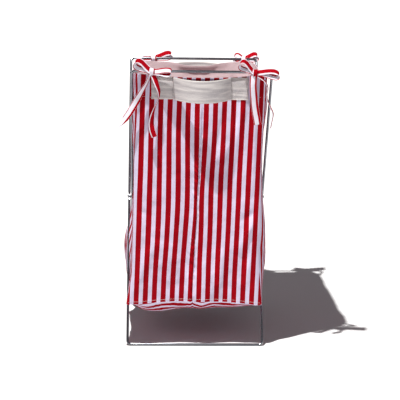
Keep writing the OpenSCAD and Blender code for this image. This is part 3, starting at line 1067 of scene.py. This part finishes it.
# Tails run down from the knot: x, y, z and the turn of the tape's width. Then width, face and end.
make_tails("front_left", "bag_front", [
    ([(-111, -187, 622, 65), (-118, -191, 606, 60), (-128, -190, 588, 40), (-138, -187, 569, 8),
      (-150, -186, 548, -12), (-163, -186, 528, -22), (-179, -186, 506, -35)], 15.5, True, "point"),
    ([(-104, -188, 622, 20), (-97, -191, 604, 30), (-91, -190, 585, 60), (-93, -188, 568, 82),
      (-102, -186, 546, 66), (-107, -185, 522, 30), (-106, -185, 502, 5), (-100, -186, 485, -5)],
     13, False, "square")])
make_tails("front_right", "bag_front", [
    ([(117, -189, 624, 5), (116, -192, 602, 5), (118, -191, 580, 2), (121, -189, 556, -5),
      (125, -187, 534, -8), (128.5, -186, 515, -10)], 16.5, True, "square"),
    ([(127, -188, 622, 60), (142, -189, 611, 72), (149, -187, 596, 76), (147, -186, 577, 78),
      (154, -186, 558, 76), (162, -186, 540, 74), (160, -186, 523, 76), (157, -186, 507, 74)],
     11, False, "square")])
make_tails("back_left", "bag_back", [
    ([(-101, 187, 622, 10), (-98, 190, 598, 0), (-94, 188, 560, -10), (-90, 186, 520, -5)],
     14, False, "square"),
    ([(-107, 187, 622, 20), (-116, 190, 602, 10), (-126, 188, 572, -10), (-134, 186, 544, 20)],
     14, True, "point")])
make_tails("back_right", "bag_back", [
    ([(118, 187, 622, -10), (120, 190, 596, 0), (121, 188, 556, 10), (117, 186, 514, 5)],
     14, False, "square"),
    ([(126, 187, 622, -20), (136, 190, 604, -30), (143, 188, 574, -10), (148, 186, 548, -30)],
     14, True, "square")])

# ---------------- metal

ENDS, SIDES = ("front", "back"), ("left", "right")
WIRES = [f"{end}_{level}_rail" for end in ENDS for level in ("top", "bottom")]
WIRES += [f"{end}_loop_{side_name}_leg" for end in ENDS for side_name in SIDES]
FITTINGS = [f"{side_name}_{part}" for side_name in SIDES for part in ("rivet", "spacer", "washer")]
for material, names in ((chrome, WIRES), (steel, FITTINGS)):
    for node_name in names:
        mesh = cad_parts[node_name].data
        mesh.materials.clear()
        mesh.materials.append(material)

# ---------------- floor, light and camera

FLOOR_HALF = 60.0
KEY_PLACE = (-0.263, -0.462, 1.75)
KEY_POWER = 50.0
KEY_RADIUS = 0.012
KEY_COLOUR = (1.0, 0.985, 0.965)
FILL = 0.24
FILL_COLOUR = (1.0, 0.91, 0.97, 1.0)
FLOOR_GREYS = ((0.54, 0.54, 0.54), (0.51, 0.51, 0.51))
CAMERA_PLACE = (-0.107, -2.993, 0.887)
CAMERA_TURN = (2.24, 10.95, 0.85)   # degrees to the right, down and rolled
CAMERA_LENS = 114.9


def make_floor():
    m = Nodes("studio_floor")
    x, y, _ = m.split(m.place())
    paint = m.noise(m.join(x, y), 3.0)
    m.set(Base_Color=m.mix(paint, *FLOOR_GREYS), Roughness=0.9)
    mesh = bpy.data.meshes.new("studio_floor")
    corners = [(a * FLOOR_HALF, b * FLOOR_HALF, 0) for a, b in ((-1, -1), (1, -1), (1, 1), (-1, 1))]
    mesh.from_pydata(corners, [], [(0, 1, 2, 3)])
    mesh.materials.append(m.material)
    add_object("studio_floor", mesh)


def make_world():
    """Even pale surroundings: white to the eye, and a dimmer fill for the object."""
    world = bpy.data.worlds.new("studio")
    n = Tree(world)
    fill = n.node("Background", {"Color": FILL_COLOUR, "Strength": FILL})
    seen = n.node("Background", {"Color": (1.0, 1.0, 1.0, 1.0)})
    eye = n.node("LightPath", output="Is Camera Ray")
    n.node("OutputWorld", {"Surface": n.node("MixShader", {0: eye, 1: fill, 2: seen})})
    bpy.context.scene.world = world


def make_key():
    """A small lamp up to the left. Its light doesn't fade with distance, so the floor stays white."""
    data = bpy.data.lights.new("key", "POINT")
    data.energy = KEY_POWER
    data.shadow_soft_size = KEY_RADIUS
    data.color = KEY_COLOUR
    n = Tree(data)
    constant = n.node("LightFalloff", {"Strength": 1.0}, "Constant")
    away = n.node("LightPath", output="Ray Length")
    strength = n.node("Math", {0: constant, 1: away}, operation="MULTIPLY")
    n.node("OutputLight", {"Surface": n.node("Emission", {"Strength": strength})})
    add_object("key", data).location = KEY_PLACE


def make_camera():
    yaw, pitch, roll = (math.radians(turn) for turn in CAMERA_TURN)
    ahead = Vector((math.sin(yaw) * math.cos(pitch), math.cos(yaw) * math.cos(pitch), -math.sin(pitch)))
    right = Vector((math.cos(yaw), -math.sin(yaw), 0))
    up = right.cross(ahead)
    cam_x = right * math.cos(roll) + up * math.sin(roll)
    cam_y = up * math.cos(roll) - right * math.sin(roll)
    data = bpy.data.cameras.new("camera")
    data.sensor_width = 36.0
    data.lens = CAMERA_LENS
    data.clip_start, data.clip_end = 0.05, 200.0
    camera = add_object("camera", data)
    camera.matrix_world = Matrix((cam_x, cam_y, -ahead)).transposed().to_4x4()
    camera.location = CAMERA_PLACE
    bpy.context.scene.camera = camera


make_floor()
make_world()
make_key()
make_camera()
bpy.context.scene.view_settings.view_transform = "Standard"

* [Aim of the task] Repeat the lines above exactly.

* [Answer to this task]
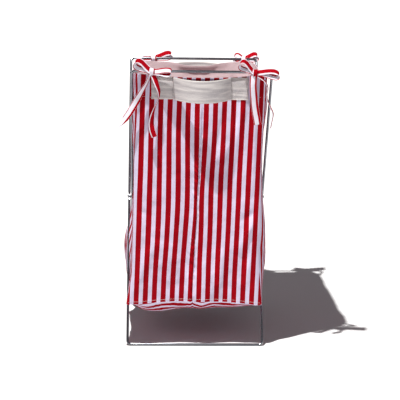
Keep writing the OpenSCAD and Blender code for this image. This is part 3, starting at line 1067 of scene.py. This part finishes it.
# Tails run down from the knot: x, y, z and the turn of the tape's width. Then width, face and end.
make_tails("front_left", "bag_front", [
    ([(-111, -187, 622, 65), (-118, -191, 606, 60), (-128, -190, 588, 40), (-138, -187, 569, 8),
      (-150, -186, 548, -12), (-163, -186, 528, -22), (-179, -186, 506, -35)], 15.5, True, "point"),
    ([(-104, -188, 622, 20), (-97, -191, 604, 30), (-91, -190, 585, 60), (-93, -188, 568, 82),
      (-102, -186, 546, 66), (-107, -185, 522, 30), (-106, -185, 502, 5), (-100, -186, 485, -5)],
     13, False, "square")])
make_tails("front_right", "bag_front", [
    ([(117, -189, 624, 5), (116, -192, 602, 5), (118, -191, 580, 2), (121, -189, 556, -5),
      (125, -187, 534, -8), (128.5, -186, 515, -10)], 16.5, True, "square"),
    ([(127, -188, 622, 60), (142, -189, 611, 72), (149, -187, 596, 76), (147, -186, 577, 78),
      (154, -186, 558, 76), (162, -186, 540, 74), (160, -186, 523, 76), (157, -186, 507, 74)],
     11, False, "square")])
make_tails("back_left", "bag_back", [
    ([(-101, 187, 622, 10), (-98, 190, 598, 0), (-94, 188, 560, -10), (-90, 186, 520, -5)],
     14, False, "square"),
    ([(-107, 187, 622, 20), (-116, 190, 602, 10), (-126, 188, 572, -10), (-134, 186, 544, 20)],
     14, True, "point")])
make_tails("back_right", "bag_back", [
    ([(118, 187, 622, -10), (120, 190, 596, 0), (121, 188, 556, 10), (117, 186, 514, 5)],
     14, False, "square"),
    ([(126, 187, 622, -20), (136, 190, 604, -30), (143, 188, 574, -10), (148, 186, 548, -30)],
     14, True, "square")])

# ---------------- metal

ENDS, SIDES = ("front", "back"), ("left", "right")
WIRES = [f"{end}_{level}_rail" for end in ENDS for level in ("top", "bottom")]
WIRES += [f"{end}_loop_{side_name}_leg" for end in ENDS for side_name in SIDES]
FITTINGS = [f"{side_name}_{part}" for side_name in SIDES for part in ("rivet", "spacer", "washer")]
for material, names in ((chrome, WIRES), (steel, FITTINGS)):
    for node_name in names:
        mesh = cad_parts[node_name].data
        mesh.materials.clear()
        mesh.materials.append(material)

# ---------------- floor, light and camera

FLOOR_HALF = 60.0
KEY_PLACE = (-0.263, -0.462, 1.75)
KEY_POWER = 50.0
KEY_RADIUS = 0.012
KEY_COLOUR = (1.0, 0.985, 0.965)
FILL = 0.24
FILL_COLOUR = (1.0, 0.91, 0.97, 1.0)
FLOOR_GREYS = ((0.54, 0.54, 0.54), (0.51, 0.51, 0.51))
CAMERA_PLACE = (-0.107, -2.993, 0.887)
CAMERA_TURN = (2.24, 10.95, 0.85)   # degrees to the right, down and rolled
CAMERA_LENS = 114.9


def make_floor():
    m = Nodes("studio_floor")
    x, y, _ = m.split(m.place())
    paint = m.noise(m.join(x, y), 3.0)
    m.set(Base_Color=m.mix(paint, *FLOOR_GREYS), Roughness=0.9)
    mesh = bpy.data.meshes.new("studio_floor")
    corners = [(a * FLOOR_HALF, b * FLOOR_HALF, 0) for a, b in ((-1, -1), (1, -1), (1, 1), (-1, 1))]
    mesh.from_pydata(corners, [], [(0, 1, 2, 3)])
    mesh.materials.append(m.material)
    add_object("studio_floor", mesh)


def make_world():
    """Even pale surroundings: white to the eye, and a dimmer fill for the object."""
    world = bpy.data.worlds.new("studio")
    n = Tree(world)
    fill = n.node("Background", {"Color": FILL_COLOUR, "Strength": FILL})
    seen = n.node("Background", {"Color": (1.0, 1.0, 1.0, 1.0)})
    eye = n.node("LightPath", output="Is Camera Ray")
    n.node("OutputWorld", {"Surface": n.node("MixShader", {0: eye, 1: fill, 2: seen})})
    bpy.context.scene.world = world


def make_key():
    """A small lamp up to the left. Its light doesn't fade with distance, so the floor stays white."""
    data = bpy.data.lights.new("key", "POINT")
    data.energy = KEY_POWER
    data.shadow_soft_size = KEY_RADIUS
    data.color = KEY_COLOUR
    n = Tree(data)
    constant = n.node("LightFalloff", {"Strength": 1.0}, "Constant")
    away = n.node("LightPath", output="Ray Length")
    strength = n.node("Math", {0: constant, 1: away}, operation="MULTIPLY")
    n.node("OutputLight", {"Surface": n.node("Emission", {"Strength": strength})})
    add_object("key", data).location = KEY_PLACE


def make_camera():
    yaw, pitch, roll = (math.radians(turn) for turn in CAMERA_TURN)
    ahead = Vector((math.sin(yaw) * math.cos(pitch), math.cos(yaw) * math.cos(pitch), -math.sin(pitch)))
    right = Vector((math.cos(yaw), -math.sin(yaw), 0))
    up = right.cross(ahead)
    cam_x = right * math.cos(roll) + up * math.sin(roll)
    cam_y = up * math.cos(roll) - right * math.sin(roll)
    data = bpy.data.cameras.new("camera")
    data.sensor_width = 36.0
    data.lens = CAMERA_LENS
    data.clip_start, data.clip_end = 0.05, 200.0
    camera = add_object("camera", data)
    camera.matrix_world = Matrix((cam_x, cam_y, -ahead)).transposed().to_4x4()
    camera.location = CAMERA_PLACE
    bpy.context.scene.camera = camera


make_floor()
make_world()
make_key()
make_camera()
bpy.context.scene.view_settings.view_transform = "Standard"